Modeling Dispute Cost in Your Forecasts

For SaaS at 0.1% chargeback rate (typical for subscription businesses), $1M/year in revenue:

  • ~10 disputes/year
  • Win rate 50%
  • 5 lost disputes × ~$100 average × 1.43 multiplier = ~$715/year in dispute losses
  • 5 won disputes × ~$15 retained processing fee = ~$75/year (negligible)
  • Total dispute cost: ~$800/year

For e-commerce at 0.5% chargeback rate (consumer goods):

  • ~50 disputes/year on $1M revenue
  • Win rate 35%
  • 32 lost disputes × ~$50 average × 1.43 = ~$2,300/year
  • Plus Radar Fraud Teams cost if enabled: $0.05 × ~50,000 transactions = $2,500/year
  • Total: ~$5,000/year

These aren't small numbers. For consumer e-commerce in fraud-prone categories, dispute cost can equal 0.5-1% of revenue — a real line item in unit economics.

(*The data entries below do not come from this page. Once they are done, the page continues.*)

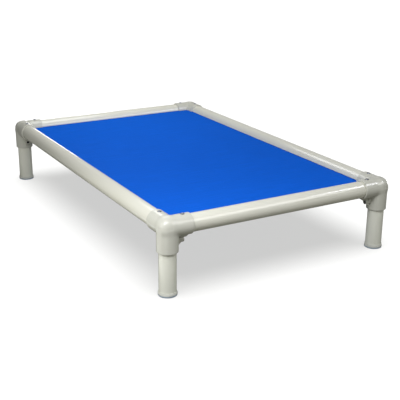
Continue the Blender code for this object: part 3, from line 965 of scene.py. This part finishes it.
def build_world():
    """Dim ground and sky round the bed. The camera sees a plain background in their place."""
    world = bpy.data.worlds.new("studio")
    bpy.context.scene.world = world
    world.use_nodes = True
    nodes, links = world.node_tree.nodes, world.node_tree.links
    split = nodes.new("ShaderNodeSeparateXYZ")
    links.new(nodes.new("ShaderNodeTexCoord").outputs["Generated"], split.inputs[0])
    ramp = nodes.new("ShaderNodeMapRange")
    ramp.inputs["From Min"].default_value, ramp.inputs["From Max"].default_value = -HORIZON, HORIZON
    links.new(split.outputs["Z"], ramp.inputs["Value"])
    round_bed, seen = nodes.new("ShaderNodeMix"), nodes.new("ShaderNodeMix")
    round_bed.data_type = seen.data_type = "RGBA"
    round_bed.inputs[6].default_value, round_bed.inputs[7].default_value = (*GROUND, 1), (*SKY, 1)
    seen.inputs[7].default_value = (*BACKGROUND, 1)
    links.new(ramp.outputs["Result"], round_bed.inputs[0])
    links.new(nodes.new("ShaderNodeLightPath").outputs["Is Camera Ray"], seen.inputs[0])
    links.new(round_bed.outputs[2], seen.inputs[6])
    links.new(seen.outputs[2], nodes["Background"].inputs["Color"])


def build_stage():
    floor = build_floor()
    build_world()
    lamps = []
    for name, place, target, side, power, colour in LIGHTS:
        lamps.append(placed_lamp(name, "AREA", power, place, target))
        lamps[-1].data.size = side
        lamps[-1].data.color = colour
    light_floor(lamps, floor, "EXCLUDE")
    sun = placed_lamp("floor_sun", "SUN", FLOOR_SUN, FLOOR_SUN_FROM, (0, 0, 0))
    sun.data.angle = FLOOR_SUN_SIZE
    light_floor([sun], floor, "INCLUDE")
    bpy.context.scene.view_settings.view_transform = "Standard"


def build_camera():
    eye = bpy.data.cameras.new("camera")
    eye.lens, eye.sensor_width = CAMERA_LENS, CAMERA_SENSOR
    eye.clip_start, eye.clip_end = 0.05, 100.0
    item = bpy.data.objects.new("camera", eye)
    turn = Matrix.Rotation(CAMERA_HEADING, 4, "Z") @ Matrix.Rotation(CAMERA_TILT, 4, "X")
    turn = turn @ Matrix.Rotation(CAMERA_ROLL, 4, "Z")
    item.matrix_world = Matrix.Translation(CAMERA_PLACE) @ turn
    bpy.context.scene.collection.objects.link(item)
    bpy.context.scene.camera = item


build_camera()
build_stage()
build_corners()
build_rails()
build_fabric()
finish_splines()
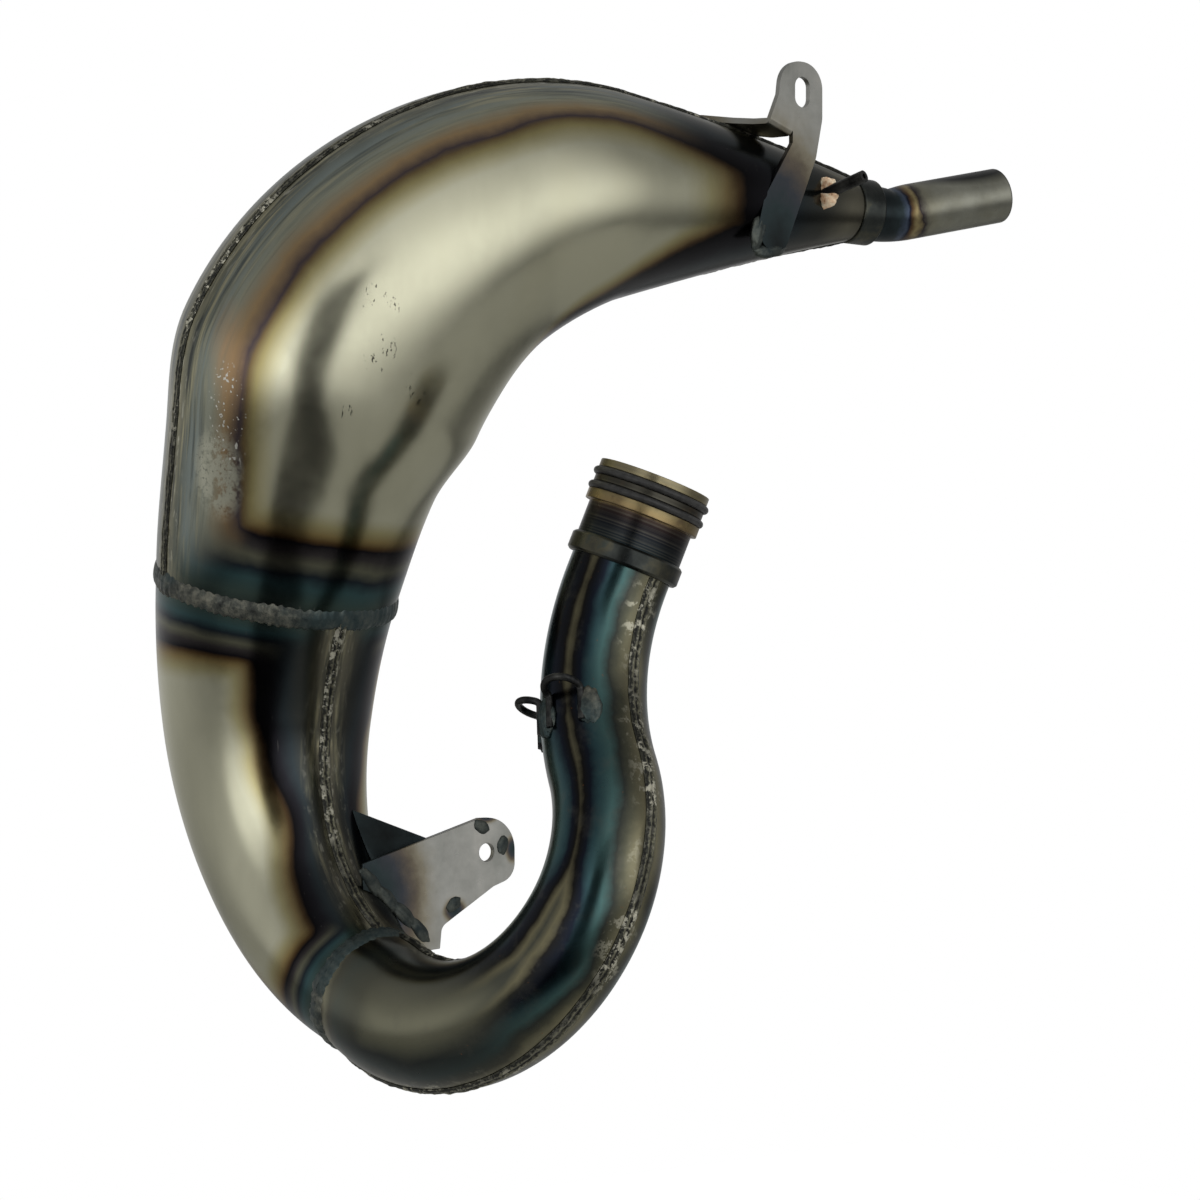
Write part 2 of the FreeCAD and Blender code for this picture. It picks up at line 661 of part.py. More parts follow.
def make_rear_bracket():
    """One folded sheet: slotted ear, leg down to the inboard side, front leg folded onto the top."""
    ear, drop = "sizes.rear_ear_radius", "sizes.rear_leg_drop"
    lean, half = "sizes.rear_leg_lean", "sizes.rear_leg_width / 2"
    notch_x, notch_z = "-sizes.rear_notch_x", "-sizes.rear_notch_z"
    fold = "sizes.rear_fold_length"
    fold_x = f"{notch_x} + {fold} * cos(sizes.rear_fold_turn)"
    fold_z = f"{notch_z} + {fold} * sin(sizes.rear_fold_turn)"
    origin = Vector(value("sizes.rear_slot_x"), value("sizes.rear_back_y"), value("sizes.rear_slot_z"))
    place = Placement(origin, Rotation()) * UPRIGHT
    outline = [
        (f"-{ear}", "sizes.rear_ear_top"), (ear, "sizes.rear_ear_top"),
        (ear, "-12"), ("8.5", "-31"),
        (f"{half} - {lean}", f"10 - {drop}"), (f"{half} * 0.6 - {lean}", f"-{drop}"),
        (f"-{half} * 0.6 - {lean}", f"-{drop}"), (f"-{half} - {lean}", f"9 - {drop}"),
        (f"4 - {half} - {lean}", "-52"), (notch_x, f"{notch_z} - 6"),
        (notch_x, notch_z), (fold_x, fold_z), (f"-{ear} - 2", "-2"),
    ]
    ear_piece = sheet_piece(
        "rear_ear", place, outline, "sizes.rear_sheet",
        rounds=[((0, 1), f"{ear} - 0.1"), ((5, 6), "5"), ((2, 3), "12")],
    )
    corner = place * shift(value(notch_x), value(notch_z)) * turn(Z_AXIS, value("sizes.rear_fold_turn"))
    folded = corner * turn(X_AXIS, -value("sizes.rear_fold"))
    leg_outline = [
        ("0", "0"), ("1", "10"), ("7", "22"), ("17", "38"), ("29", "38"),
        ("20", "19"), ("16", "8"), (fold, "0"),
    ]
    leg = sheet_piece(
        "rear_front_leg", folded, leg_outline, "sizes.rear_sheet",
        rounds=[((1, 2), "8"), ((3, 4), "2.5")],
    )
    corner_rod = add("Part::Cylinder", "rear_fold_rod", Radius="sizes.rear_sheet", Height=fold)
    corner_rod.setExpression("Angle", "sizes.rear_fold")
    corner_rod.Placement = folded * turn(Y_AXIS, 90) * turn(Z_AXIS, 180)
    slot = make_slot(place)
    blank = fuse("rear_bracket_blank", [ear_piece, leg, corner_rod])
    space = fuse("rear_bracket_space", [belly_solid, slot, doc.getObject("belly_outer_seam_weld")])
    return cut("rear_bracket", blank, space)


def make_slot(place):
    """The upright slot through the ear."""
    width, length, reach = "sizes.rear_slot_width", "sizes.rear_slot_length", "sizes.rear_sheet + 4"
    ends = []
    for name, side in (("top", 1), ("bottom", -1)):
        end = add("Part::Cylinder", f"slot_{name}", Radius=f"{width} / 2", Height=reach)
        end.Placement = place * shift(y=side * value(f"({length} - {width}) / 2"), z=-2)
        ends.append(end)
    middle = add("Part::Box", "slot_middle", Length=width, Width=f"{length} - {width}", Height=reach)
    middle.Placement = place * shift(-value(width) / 2, -value(f"({length} - {width}) / 2"), -2)
    return fuse("rear_slot", ends + [middle])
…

What Stripe Doesn't Tell You

A few things worth knowing:

1. Dispute rate threshold. Card networks (Visa/Mastercard) have dispute rate ceilings. Above ~1% chargeback rate, you can land on a "monitoring program" that costs more (additional fees per dispute) and threatens loss of card processing entirely. Stripe will warn you, but it's on you to keep the rate low.

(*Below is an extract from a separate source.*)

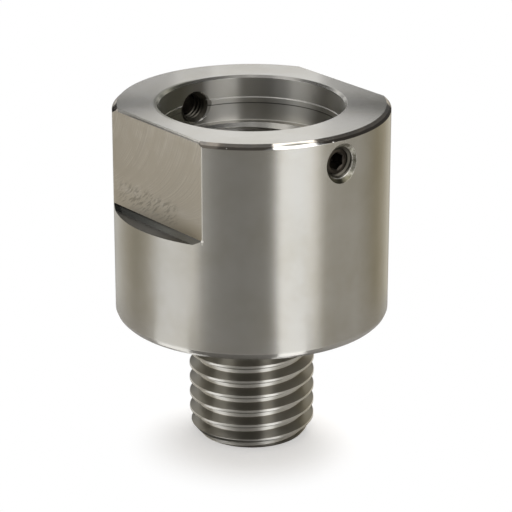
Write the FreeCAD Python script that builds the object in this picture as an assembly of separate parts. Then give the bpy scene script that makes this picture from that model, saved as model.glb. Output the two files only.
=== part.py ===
# Spindle thread adapter: a turned steel cup with an internal spindle thread, a threaded stub under it,
# two milled wrench flats and two grub screws that lock it on the spindle.
# Millimetres, +Z up along the turning axis, origin at the centre of the stub's end face.
# The grub screws lie along X and the wrench flats face -Y and +Y.

import FreeCAD, Part
import math
import os

Vector = FreeCAD.Vector

# Cup
cup_diameter = 54.5
cup_height = 43.6
top_edge_chamfer = 0.95
# The bottom edge is rounded off in a few equal bevels
bottom_edge_radius = 2.0
bottom_edge_bevels = 4

# Stub with the 1 inch, 8 turns per inch male thread
stub_length = 25.6
male_thread_crest_diameter = 25.2
male_thread_pitch = 25.4 / 8
male_crest_flat = male_thread_pitch / 8
male_root_flat = male_thread_pitch / 6
# Where the middle of the groove meets the stub's end face, in degrees from +X
male_thread_start_angle = -129.5
stub_end_chamfer_length = 2.4
stub_end_diameter = 21.4
stub_register_diameter = 25.4
stub_register_length = 3.0
neck_length = 3.2
neck_clearance = 0.2
neck_corner_bevel = 0.5

# Mouth and register bore, measured down from the cup's top face
mouth_chamfer = 0.5
entry_diameter = 36.3
land_diameter = 36.0
land_depth = 4.45
land_height = 1.2
land_lead = 0.15
register_diameter = 36.2
register_depth = 9.35

# Female spindle thread M33 x 3.5, cut as a true helix
spindle_thread_pitch = 3.5
spindle_thread_root_diameter = 33.1
spindle_thread_minor_diameter = 29.3
spindle_thread_root_flat = spindle_thread_pitch / 8
spindle_thread_length = 20.5
# Where the middle of the groove meets the register's floor, in degrees from +X
spindle_thread_start_angle = -62.5
relief_diameter = 34.0
relief_length = 4.0
relief_corner_bevel = 0.8

# Wrench flats, milled down from the top face
across_flats = 46.6
flat_depth = 20.45
flat_corner_bevel = 0.95
flat_edge_break = 0.45

# Grub screws M6 x 6 and their holes
screw_diameter = 6.0
screw_length = 6.0
screw_clearance = 0.05
screw_depth = 5.5
hole_countersink_diameter = 7.9
hole_inner_chamfer = 0.35
front_screw_recess = 1.7
rear_screw_recess = 0.35
screw_outer_chamfer = 0.5
screw_point_diameter = 3.8
socket_across_flats = 3.0
socket_depth = 3.0
socket_mouth_diameter = 3.8
socket_mouth_chamfer = 0.25

# Both threads have flanks at 30 degrees from a plane square to the axis
flank_slope = math.tan(math.radians(30))

# Derived places
cup_radius = cup_diameter / 2
top_z = stub_length + cup_height
shoulder_z = stub_length
thread_top_z = shoulder_z - stub_register_length - neck_length
crest_radius = male_thread_crest_diameter / 2
male_flank_width = (male_thread_pitch - male_crest_flat - male_root_flat) / 2
root_radius = crest_radius - male_flank_width / flank_slope
screw_z = top_z - screw_depth
register_floor_z = top_z - register_depth
spindle_thread_end_z = register_floor_z - spindle_thread_length

# How far a cutter runs clear of the solid, so that it never ends on the face that it cuts
overcut = 1.0
thread_overcut = 0.1


def closed_outline(corners, place):
    """A face inside straight runs between corners given as (first, second)."""
    points = [place(first, second) for first, second in corners]
    return Part.Face(Part.makePolygon(points + points[:1]))


def rounded_corner(radius, height, rounding, bevels):
    """Corners of equal bevels along the rounding between the face below and the wall outside."""
    turn = math.pi / 2 / bevels
    reach = rounding / math.cos(turn / 2)
    corners = [(radius - rounding, height)]
    for number in range(bevels):
        angle = turn * (number + 0.5)
        inward = rounding - reach * math.sin(angle)
        upward = rounding - reach * math.cos(angle)
        corners.append((radius - inward, height + upward))
    corners.append((radius, height + rounding))
    return corners


def turned(corners):
    """A solid of revolution about Z from corners given as (radius, height)."""
    face = closed_outline(corners, lambda radius, height: Vector(radius, 0, height))
    return face.revolve(Vector(0, 0, 0), Vector(0, 0, 1), 360)


def thread_groove(pitch, root_radius, root_flat, mouth_radius, low_z, high_z, angle, angle_z):
    """A right-handed groove, its root inside for a male thread and outside for a female one.

    The middle of the groove passes the angle from +X, in degrees, at the height angle_z.
    """
    root_half_width = root_flat / 2
    mouth_half_width = root_half_width + abs(mouth_radius - root_radius) * flank_slope
    sides = sorted([(root_radius, root_half_width), (mouth_radius, mouth_half_width)])
    inner, inner_half_width = sides[0]
    outer, outer_half_width = sides[1]
    profile = Part.makePolygon([
        Vector(outer, 0, -outer_half_width),
        Vector(inner, 0, -inner_half_width),
        Vector(inner, 0, inner_half_width),
        Vector(outer, 0, outer_half_width),
        Vector(outer, 0, -outer_half_width),
    ])
    turns = math.ceil((high_z - low_z) / pitch)
    start_z = high_z - turns * pitch
    cone_angle = 0
    helix = Part.makeLongHelix(pitch, turns * pitch, outer, cone_angle)
    groove = Part.Wire(helix.Edges).makePipeShell([profile], True, True)
    groove.translate(Vector(0, 0, start_z))
    groove.rotate(Vector(0, 0, 0), Vector(0, 0, 1), angle + 360 * (start_z - angle_z) / pitch)
    return groove


def male_thread_groove():
    """The groove of the stub's thread, from below the stub's end up into the neck."""
    pitch = male_thread_pitch
    high_z = thread_top_z + neck_length / 2
    mouth_radius = crest_radius + thread_overcut
    return thread_groove(
        pitch, root_radius, male_root_flat, mouth_radius, -pitch, high_z, male_thread_start_angle, 0
    )


def spindle_thread_groove():
    """The groove of the spindle thread, from the relief up through the register's floor."""
    pitch = spindle_thread_pitch
    mouth_radius = spindle_thread_minor_diameter / 2 - thread_overcut
    low_z = spindle_thread_end_z - relief_length / 2
    high_z = register_floor_z + pitch / 2
    return thread_groove(
        pitch, spindle_thread_root_diameter / 2, spindle_thread_root_flat, mouth_radius,
        low_z, high_z, spindle_thread_start_angle, register_floor_z
    )


def turned_body():
    """The cup and its stub as they leave the lathe, before the flats, the screw holes and the male thread."""
    neck_radius = root_radius - neck_clearance
    neck_top_z = thread_top_z + neck_length
    root_wall_radius = spindle_thread_root_diameter / 2
    minor_radius = spindle_thread_minor_diameter / 2
    thread_depth = root_wall_radius - minor_radius
    bore_floor_z = spindle_thread_end_z - relief_length
    land_top_z = top_z - land_depth
    land_bottom_z = land_top_z - land_height
    entry_radius = entry_diameter / 2
    outside = [
        (0, 0),
        (stub_end_diameter / 2, 0),
        (crest_radius, stub_end_chamfer_length),
        (crest_radius, thread_top_z),
        (neck_radius + neck_corner_bevel, thread_top_z),
        (neck_radius, thread_top_z + neck_corner_bevel),
        (neck_radius, neck_top_z - neck_corner_bevel),
        (neck_radius + neck_corner_bevel, neck_top_z),
        (stub_register_diameter / 2, neck_top_z),
        (stub_register_diameter / 2, shoulder_z),
        *rounded_corner(cup_radius, shoulder_z, bottom_edge_radius, bottom_edge_bevels),
        (cup_radius, top_z - top_edge_chamfer),
        (cup_radius - top_edge_chamfer, top_z),
    ]
    inside = [
        (entry_radius + mouth_chamfer, top_z),
        (entry_radius, top_z - mouth_chamfer),
        (entry_radius, land_top_z),
        (land_diameter / 2, land_top_z - land_lead),
        (land_diameter / 2, land_bottom_z),
        (register_diameter / 2, land_bottom_z),
        (register_diameter / 2, register_floor_z),
        (root_wall_radius, register_floor_z),
        (minor_radius, register_floor_z - thread_depth),
        (minor_radius, spindle_thread_end_z),
        (relief_diameter / 2, spindle_thread_end_z),
        (relief_diameter / 2, bore_floor_z + relief_corner_bevel),
        (relief_diameter / 2 - relief_corner_bevel, bore_floor_z),
        (0, bore_floor_z),
    ]
    return turned(outside + inside)


def wrench_flat(side):
    """What the cutter takes away to leave one wrench flat; side is -1 or +1 along Y."""
    plane = across_flats / 2
    ledge_z = top_z - flat_depth
    clear = cup_radius + overcut
    face = closed_outline([
        (plane - flat_edge_break, top_z),
        (plane - flat_edge_break, top_z + overcut),
        (clear, top_z + overcut),
        (clear, ledge_z),
        (plane + flat_corner_bevel, ledge_z),
        (plane, ledge_z + flat_corner_bevel),
        (plane, top_z - flat_edge_break),
    ], lambda distance, height: Vector(-clear, side * distance, height))
    return face.extrude(Vector(2 * clear, 0, 0))


def screw_hole(side):
    """One grub screw's hole with its countersink outside and a small chamfer at the bore; side is along X."""
    hole_radius = screw_diameter / 2 + screw_clearance
    land_radius = land_diameter / 2
    inner_start = land_radius - overcut
    inner_chamfer_end = land_radius + hole_inner_chamfer
    rim = hole_countersink_diameter / 2
    profile = closed_outline([
        (inner_start, 0),
        (inner_start, hole_radius + inner_chamfer_end - inner_start),
        (inner_chamfer_end, hole_radius),
        (cup_radius - (rim - hole_radius), hole_radius),
        (cup_radius + overcut, rim + overcut),
        (cup_radius + overcut, 0),
    ], lambda distance, radius: Vector(side * distance, 0, screw_z + radius))
    return profile.revolve(Vector(0, 0, screw_z), Vector(1, 0, 0), 360)


def adapter_body():
    body = turned_body()
    for side in (-1, 1):
        body = body.cut(wrench_flat(side))
        body = body.cut(screw_hole(side))
    return body.cut(male_thread_groove()).cut(spindle_thread_groove())


def hexagonal_socket():
    """The key socket along Z, opening at z = 0 and going down to a flat floor."""
    side_count = 6
    inner_radius = socket_across_flats / 2
    corner_radius = inner_radius / math.cos(math.pi / side_count)
    corners = []
    for number in range(side_count + 1):
        angle = 2 * math.pi * number / side_count
        corners.append(Vector(corner_radius * math.cos(angle), corner_radius * math.sin(angle), overcut))
    hexagon = Part.Face(Part.makePolygon(corners))
    walls = hexagon.extrude(Vector(0, 0, -socket_depth - overcut))
    mouth_radius = socket_mouth_diameter / 2
    mouth_spread = (mouth_radius - inner_radius) / socket_mouth_chamfer
    mouth = turned([
        (0, overcut),
        (mouth_radius + overcut * mouth_spread, overcut),
        (inner_radius, -socket_mouth_chamfer),
        (0, -socket_mouth_chamfer),
    ])
    return walls.fuse(mouth)


def grub_screw(side, recess):
    """A flat point grub screw with its socket outward, its end a recess below the wall; side is along X."""
    radius = screw_diameter / 2
    point_radius = screw_point_diameter / 2
    blank = turned([
        (0, 0),
        (radius - screw_outer_chamfer, 0),
        (radius, -screw_outer_chamfer),
        (radius, -screw_length + (radius - point_radius)),
        (point_radius, -screw_length),
        (0, -screw_length),
    ])
    screw = blank.cut(hexagonal_socket())
    screw.rotate(Vector(0, 0, 0), Vector(0, 1, 0), 90 * side)
    screw.translate(Vector(side * (cup_radius - recess), 0, screw_z))
    return screw


nodes = {
    "adapter_body": adapter_body(),
    "grub_screw_front": grub_screw(1, front_screw_recess),
    "grub_screw_rear": grub_screw(-1, rear_screw_recess),
}

os.makedirs("parts", exist_ok=True)
for name, shape in nodes.items():
    print(name, "valid", shape.isValid(), "solids", len(shape.Solids), "volume mm3", round(shape.Volume, 1))
    shape.exportStep(os.path.join("parts", name + ".step"))
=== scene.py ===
# Looks of the spindle thread adapter: turned and milled steel, the fine threads in its two screw holes,
# and the threaded grub screws, in the CAD frame and in metres.

import math

import bmesh
import bpy
from mathutils import Matrix, Vector

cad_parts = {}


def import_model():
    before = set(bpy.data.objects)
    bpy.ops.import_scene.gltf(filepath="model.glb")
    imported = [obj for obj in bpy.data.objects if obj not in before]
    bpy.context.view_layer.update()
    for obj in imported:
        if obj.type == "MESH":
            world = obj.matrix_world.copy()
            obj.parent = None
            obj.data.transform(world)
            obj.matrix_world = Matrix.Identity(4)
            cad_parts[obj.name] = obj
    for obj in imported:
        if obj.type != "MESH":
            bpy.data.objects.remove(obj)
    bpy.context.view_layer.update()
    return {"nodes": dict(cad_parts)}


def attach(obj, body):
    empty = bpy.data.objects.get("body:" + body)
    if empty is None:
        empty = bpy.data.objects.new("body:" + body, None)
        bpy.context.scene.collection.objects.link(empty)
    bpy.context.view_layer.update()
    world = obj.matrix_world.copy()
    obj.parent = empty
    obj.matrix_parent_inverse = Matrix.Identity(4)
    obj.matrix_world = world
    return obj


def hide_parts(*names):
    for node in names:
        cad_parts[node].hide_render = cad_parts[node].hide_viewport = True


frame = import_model()

MM = 0.001
BODY = "adapter"

# Places and sizes of the CAD solids, in millimetres
TOP_Z = 69.2
CUP_RADIUS = 27.25
SHOULDER_Z = 25.6
FLAT_PLANE = 23.3
FLAT_HALF_WIDTH = math.sqrt(CUP_RADIUS ** 2 - FLAT_PLANE ** 2)
LEDGE_Z = TOP_Z - 20.45
LAND_RADIUS = 18.0
LAND_TOP_Z = TOP_Z - 4.45
LAND_BOTTOM_Z = TOP_Z - 5.65
REGISTER_FLOOR_Z = TOP_Z - 9.35
SCREW_Z = TOP_Z - 5.5
SCREW_LENGTH = 6.0
SCREW_RADIUS = 3.0
SCREW_WALL_RADIUS = 3.05
COUNTERSINK_RADIUS = 3.95
FRONT_RECESS = 1.7
REAR_RECESS = 0.35

# Where the bore's own darker side and painted highlights end, and the painted highlight lines on the stub's
# thread, in millimetres
BORE_LIMIT_RADIUS = 18.9
CREST_LINE_RADIUS = 12.54
ROOT_LINE_RADIUS = 10.74

# Fine threads of the screws and their holes, in millimetres
SCREW_PITCH = 1.0
SCREW_MINOR_RADIUS = 2.5
SCREW_CORE_RADIUS = 2.43
FLANK = math.tan(math.radians(30))
THREAD_SEGMENTS = 48
CORE_SEGMENTS = 64
HOLE_THREAD_START = LAND_RADIUS + 0.35

# Grub screw: edge chamfer, point chamfer and hexagonal key socket, in millimetres
SCREW_CHAMFER = 0.5
POINT_CHAMFER = 1.1
SOCKET_ACROSS = 3.0
SOCKET_DEPTH = 3.0

# Corners closer than these are one corner: in a new mesh, and after a cut
DOUBLED = 0.0001 * MM
SLIVER = 0.003 * MM

# Faces that meet at more than this keep a sharp edge
SHARP_DEGREES = 28

# Face mill that cut the wrench flats, and the wider sweep of its chatter, in millimetres
MILL_RADIUS = 22.0
CHATTER_RADIUS = 28.0
MILL_CENTRE_Z = TOP_Z + 4.8
CHATTER_Z = TOP_Z - 16.6
CHATTER_X = -3.0

# Turned steel, the painted sheen and painted highlights on its edges, and the painted shade in the holes
WHITE = (1.0, 1.0, 1.0)
BRIGHT_STEEL = (0.57, 0.555, 0.52)
DULL_STEEL = (0.52, 0.50, 0.45)
LOW_EDGE_SHEEN = (0.64, 0.625, 0.585)
FLAT_EDGE_HIGHLIGHT = (0.80, 0.78, 0.73)
PAINTED_HIGHLIGHT_WHITE = (0.97, 0.95, 0.90)
HOLE_WALL_SHADE = (0.08, 0.074, 0.06)
THREAD_STEEL = (0.36, 0.345, 0.31)
THREAD_HIGHLIGHT = (0.97, 0.95, 0.90)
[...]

2. Friendly fraud is the dominant pattern in some categories. "Friendly fraud" — a real customer disputing a real charge — accounts for 50-70% of disputes in subscription businesses. The customer wasn't defrauded; they regret the purchase or forgot they signed up. Better cancellation UX prevents most of these.

3. Stripe Smart Disputes (a Radar feature) can auto-respond. For high-volume merchants, Smart Disputes uses ML to write evidence packages automatically. Win rates are roughly comparable to manual response with much less operational time. Worth enabling at high volume.

For most businesses, disputes are an underweighted cost. Run yours through the refund/dispute calculator, forecast accurately, and decide whether the operational investment in reducing dispute rate pays off. For most consumer-facing businesses with chargeback rates above 0.3%, it does — and the ROI compounds at every level of revenue.